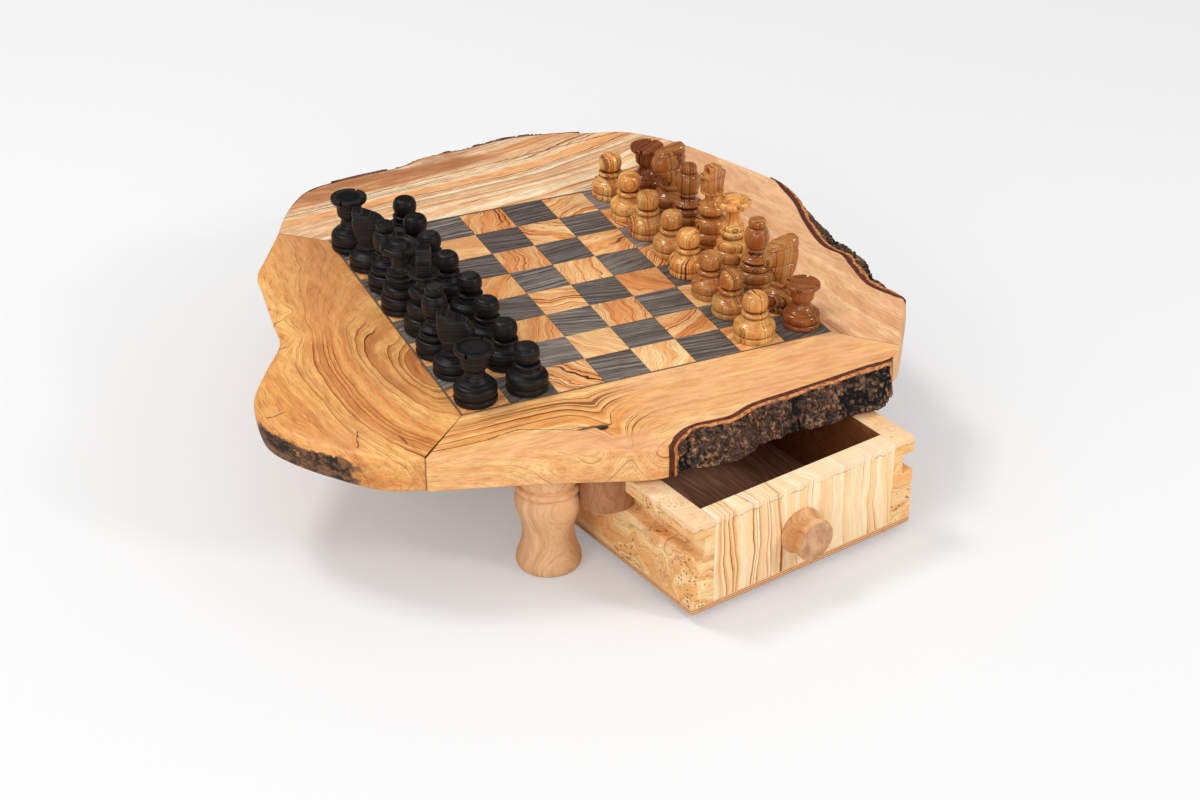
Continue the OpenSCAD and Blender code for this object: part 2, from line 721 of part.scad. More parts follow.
==
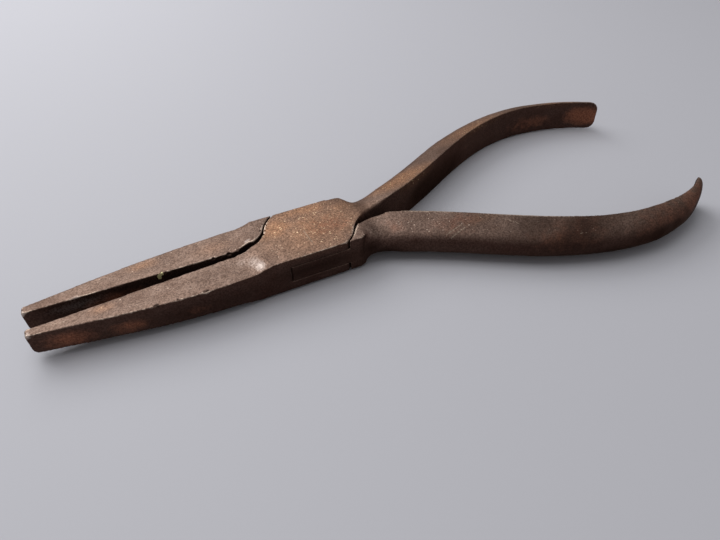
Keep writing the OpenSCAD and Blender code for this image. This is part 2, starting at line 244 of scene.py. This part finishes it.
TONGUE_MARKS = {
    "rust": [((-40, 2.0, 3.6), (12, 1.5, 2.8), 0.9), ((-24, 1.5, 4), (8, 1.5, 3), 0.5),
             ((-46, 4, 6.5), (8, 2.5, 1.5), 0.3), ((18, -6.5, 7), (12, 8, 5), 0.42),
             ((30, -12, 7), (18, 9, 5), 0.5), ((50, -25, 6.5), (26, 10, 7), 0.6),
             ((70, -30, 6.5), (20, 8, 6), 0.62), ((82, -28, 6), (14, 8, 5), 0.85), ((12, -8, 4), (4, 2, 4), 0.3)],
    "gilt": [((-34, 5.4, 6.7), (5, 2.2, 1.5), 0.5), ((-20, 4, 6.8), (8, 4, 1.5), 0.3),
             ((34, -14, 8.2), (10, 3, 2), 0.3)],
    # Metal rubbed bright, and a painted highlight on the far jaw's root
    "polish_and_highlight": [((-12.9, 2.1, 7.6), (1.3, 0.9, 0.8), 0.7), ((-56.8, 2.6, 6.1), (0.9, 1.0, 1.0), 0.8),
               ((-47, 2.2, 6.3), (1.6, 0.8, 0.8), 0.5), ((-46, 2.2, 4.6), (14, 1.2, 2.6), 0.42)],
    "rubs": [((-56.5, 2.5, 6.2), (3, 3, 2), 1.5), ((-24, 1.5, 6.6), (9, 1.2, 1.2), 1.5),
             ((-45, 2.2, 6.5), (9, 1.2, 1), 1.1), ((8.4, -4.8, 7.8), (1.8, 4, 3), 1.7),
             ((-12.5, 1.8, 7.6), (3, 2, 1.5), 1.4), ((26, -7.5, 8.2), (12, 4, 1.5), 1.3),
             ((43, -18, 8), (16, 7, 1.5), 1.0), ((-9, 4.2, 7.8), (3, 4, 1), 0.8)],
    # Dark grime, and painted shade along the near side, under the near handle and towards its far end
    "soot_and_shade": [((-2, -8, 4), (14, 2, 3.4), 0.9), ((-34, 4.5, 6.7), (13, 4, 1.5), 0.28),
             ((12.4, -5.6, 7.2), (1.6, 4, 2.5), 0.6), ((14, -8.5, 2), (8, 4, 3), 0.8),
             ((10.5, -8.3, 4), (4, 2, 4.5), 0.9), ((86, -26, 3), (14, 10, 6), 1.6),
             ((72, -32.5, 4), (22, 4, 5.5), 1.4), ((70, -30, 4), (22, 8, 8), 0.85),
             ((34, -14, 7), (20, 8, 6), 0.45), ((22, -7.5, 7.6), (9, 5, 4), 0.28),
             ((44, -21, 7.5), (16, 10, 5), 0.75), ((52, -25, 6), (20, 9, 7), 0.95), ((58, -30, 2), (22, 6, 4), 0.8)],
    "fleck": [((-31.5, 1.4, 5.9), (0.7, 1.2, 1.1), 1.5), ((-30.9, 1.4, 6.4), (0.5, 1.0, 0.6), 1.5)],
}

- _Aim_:
Look through the data and gather every line with the string "this" in it.

- _Answer to the problem_:
Continue the OpenSCAD and Blender code for this object: part 2, from line 721 of part.scad. More parts follow.
Keep writing the OpenSCAD and Blender code for this image. This is part 2, starting at line 244 of scene.py. This part finishes it.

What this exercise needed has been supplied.